If God can work this extraordinary impulse in David’s heart, why can’t he do the same in us? Why can’t he implant a renewed passion for our joy and his glory even in the midst of intense suffering? Could it be that God might even use the desperation of our brokenness to drive us to him?
In his poem “The Storm,” George Herbert ponders how, like the violent force of a terrible rainstorm,
A throbbing conscience spurred by remorse
Hath a strange force: It quits the earth, and mounting more and more,
Dares to assault thee, and besiege thy doore. (lines 10–12)
Our inner and outer conflicts may produce something good. “They purge the aire without, within the breast” (line 18). This was certainly the case for David in Psalm 70. His desperation yielded a passionate cry to God that continues to encourage followers of God to this day.
Seek and Rest
You can pray a David-like prayer in your own bleak situation by taking two cues from David himself.

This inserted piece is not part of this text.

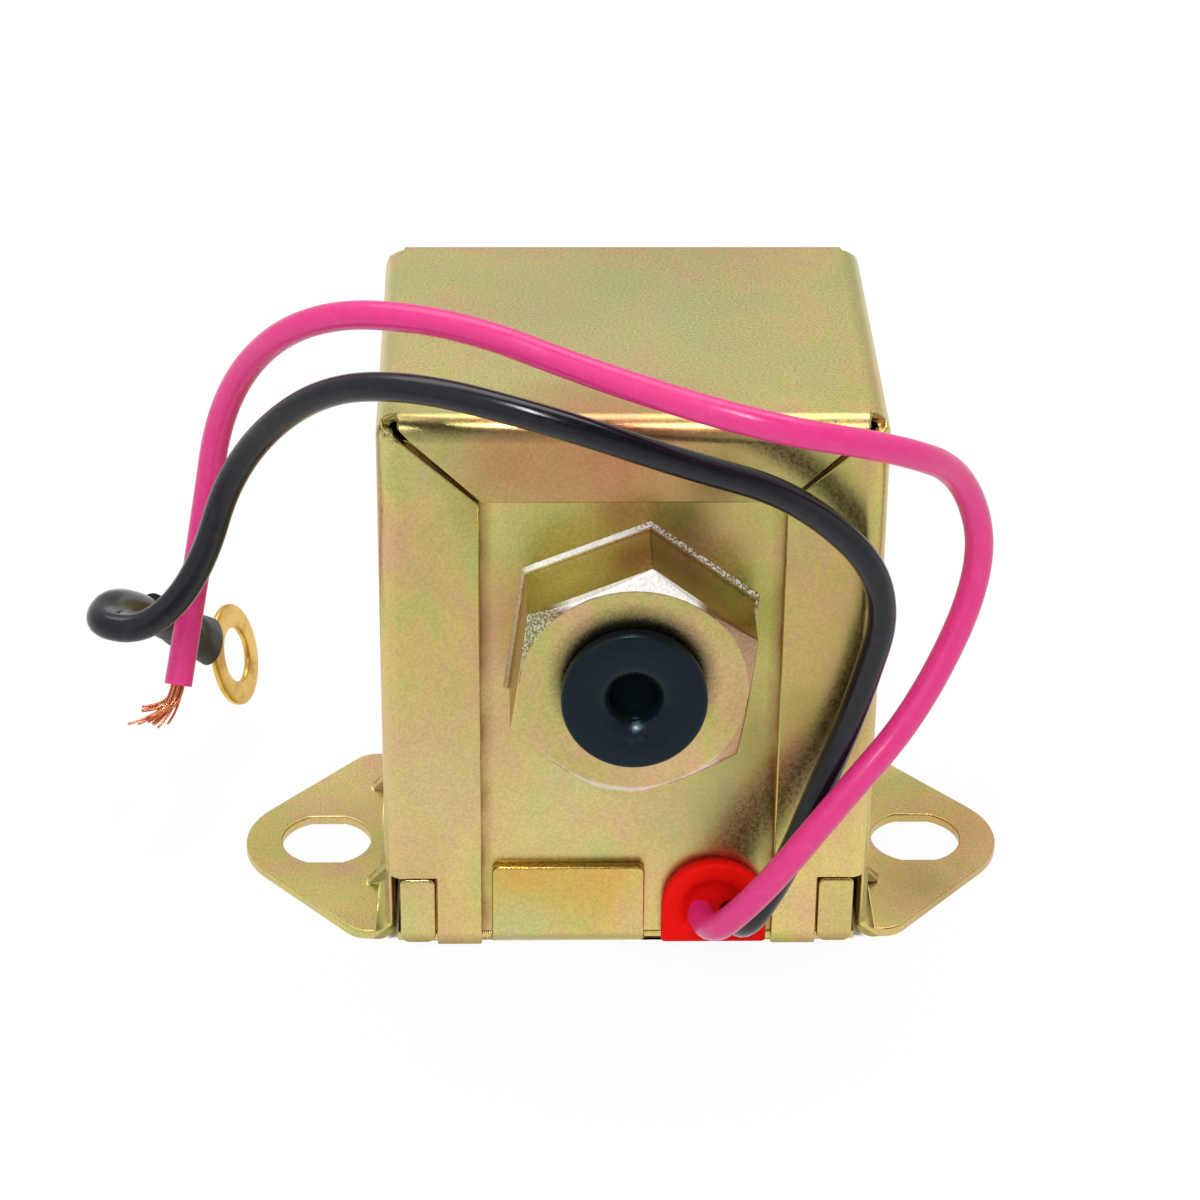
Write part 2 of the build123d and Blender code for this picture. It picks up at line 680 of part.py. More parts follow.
# Leads: the routes are points chosen by hand, first out of the grommet, last at the far end
pink_route = [
    (pink_lead_x, -lead_start, lead_exit_height),
    (pink_lead_x, -29.3, lead_exit_height),
    (14.6, -33.4, 13.4),
    (22.8, -32.6, 25.0),
    (32.5, -25.4, 33.2),
    (39.7, -19.8, 48.4),
    (36.4, -21.8, 61.2),
    (27.9, -31.4, 69.1),
    (13.8, -35.0, 73.3),
    (-3.2, -26.7, 75.0),
    (-20.1, -20.1, 79.0),
    (-36.0, -11.8, 75.9),
    (-45.9, -3.0, 62.2),
    (-48.7, -4.4, 44.8),
    (-51.6, -13.2, 29.3),
]
black_route = [
    (black_lead_x, -lead_start, lead_exit_height),
    (black_lead_x, -29.6, lead_exit_height),
    (17.6, -30.2, 14.4),
    (21.7, -28.0, 25.3),
    (25.1, -27.0, 34.4),
    (28.7, -27.9, 50.4),
    (18.0, -29.5, 62.3),
    (5.0, -30.6, 66.9),
    (-9.0, -30.2, 71.9),
    (-24.3, -25.3, 73.9),
    (-35.2, -18.2, 69.4),
    (-44.4, -12.6, 57.6),
    (-48.2, -15.7, 45.3),
    (-54.0, -19.6, 40.1),
    (-60.5, -17.4, 39.8),
    (-58.6, -8.7, 38.7),
    (-55.4, -3.0, 33.1),
]

for lead_name, route in (("pink_lead", pink_route), ("black_lead", black_route)):
    radii = corner_radii(route)
    with BuildPart() as lead:
        with BuildLine() as lead_line:
            FilletPolyline(*route, radius=radii)
        lead_path = lead_line.wire()
        with BuildSketch(Plane(origin=lead_path @ 0, z_dir=lead_path % 0)):
            Circle(lead_diameter / 2)
        sweep(path=lead_path)
    save(lead, lead_name)
    section_volume = lead_path.length * pi * (lead_diameter / 2) ** 2
    volume_ratio = lead.part.volume / section_volume
    print(lead_name, "length", round(lead_path.length, 1), "volume ratio", round(volume_ratio, 4))
    print(lead_name, "radii", [round(radius, 1) for radius in radii])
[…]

“Joy and gladness are the unassailable possession of those who fix their eyes on Jesus in the storms of life.”
First, seek God. “May all who seek you rejoice and be glad in you!” Joy and gladness are the unassailable possession of those who fix their eyes on Jesus in the storms of life. Look more deeply and more often at Jesus than you look at your enemies or your troubles.
Second, love God’s salvation. “May those who love your salvation say evermore, ‘God is great!’” Consider frequently how God has saved you (and how he’s saving many others). Delight in this salvation. Rest in it. Love it. The more you love your salvation, the more readily your lips will spill over with natural praise of the God who saved you.
Please don’t wait to pursue your joy in God until God has healed your brokenness and resolved your problems. Verse 4 isn’t a postscript to Psalm 70; it doesn’t come after David’s crisis. It emerges from the midst of it. This is an example and invitation for us. Don’t wait to pursue your joy. Start right now.